Common investment mistakes

Common investment mistakes

March 4th, 2009

To err is human” said Alexander Pope – but in investment, to err is expensive. What you can do, however, is look at the mistakes of others and try to avoid the most obvious pitfalls. Investors can make many mistakes but one of the most common is to follow the herd. When markets are high, they can scramble to invest, thinking they might miss out. Then, when markets are falling, they often sell out. The most recent example of both issues was the ‘dot.com’ boom. This first persuaded millions of investors to part with their savings thinking they were missing out on a chance to make ‘easy’ money.

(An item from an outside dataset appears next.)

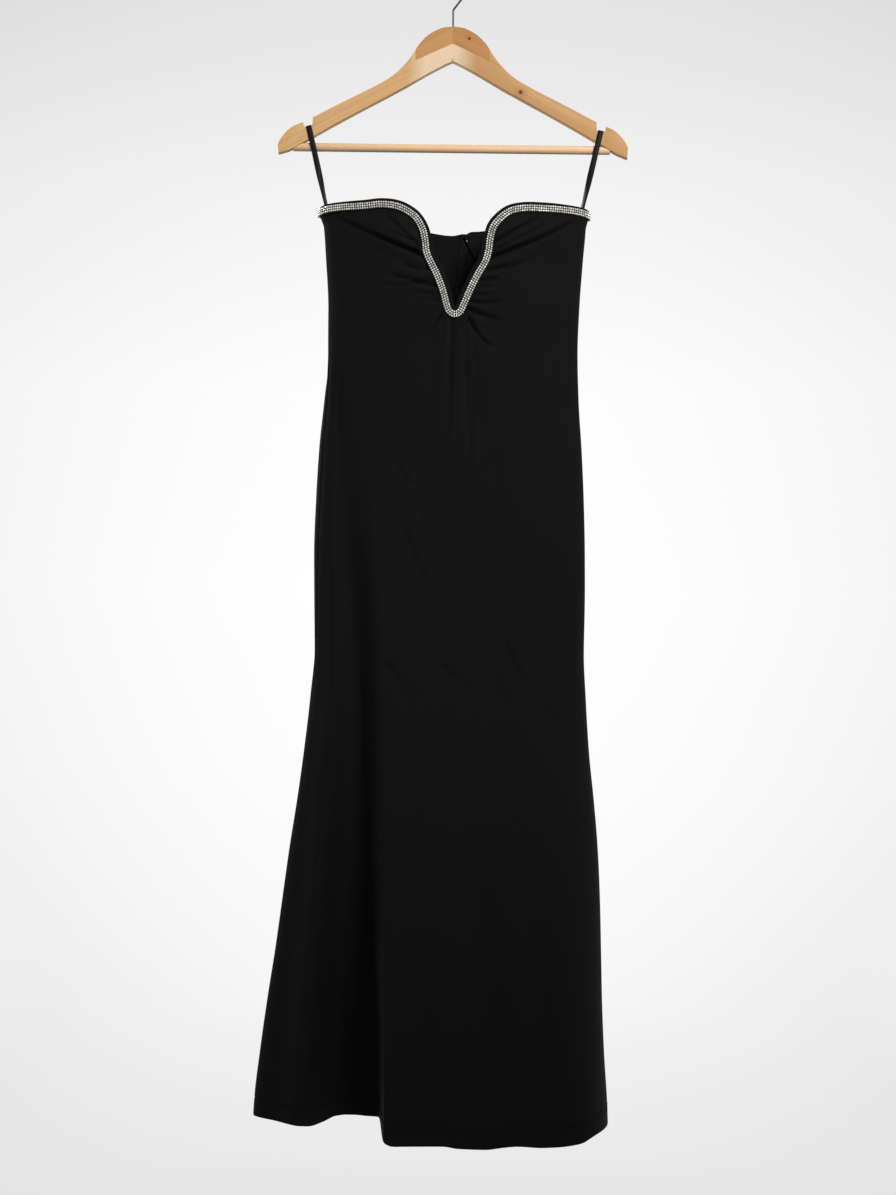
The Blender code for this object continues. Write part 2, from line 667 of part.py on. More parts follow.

Unsurprisingly, the bubble then burst and many scrambled to get out without a thought about what might happen next. The lesson is not to get carried away in the moment – either to invest or to sell. Stories of large falls in markets can make investors nervous – but this is the nature of equity investment and selling on a short-term dip simply crystallises a loss – and can also mean missing out on both the eventual return to normality and the longer-term benefits. Markets will always go down as well as up – so if you are scared by such volatility, take advice. Perhaps equities are not for you. Finally, investors often believe they can time markets yet experts agree this is a near-impossibility. Investment should never be gone into lightly. Be clear about your objectives, your timelines and the risks – and make sure your portfolio is run accordingly.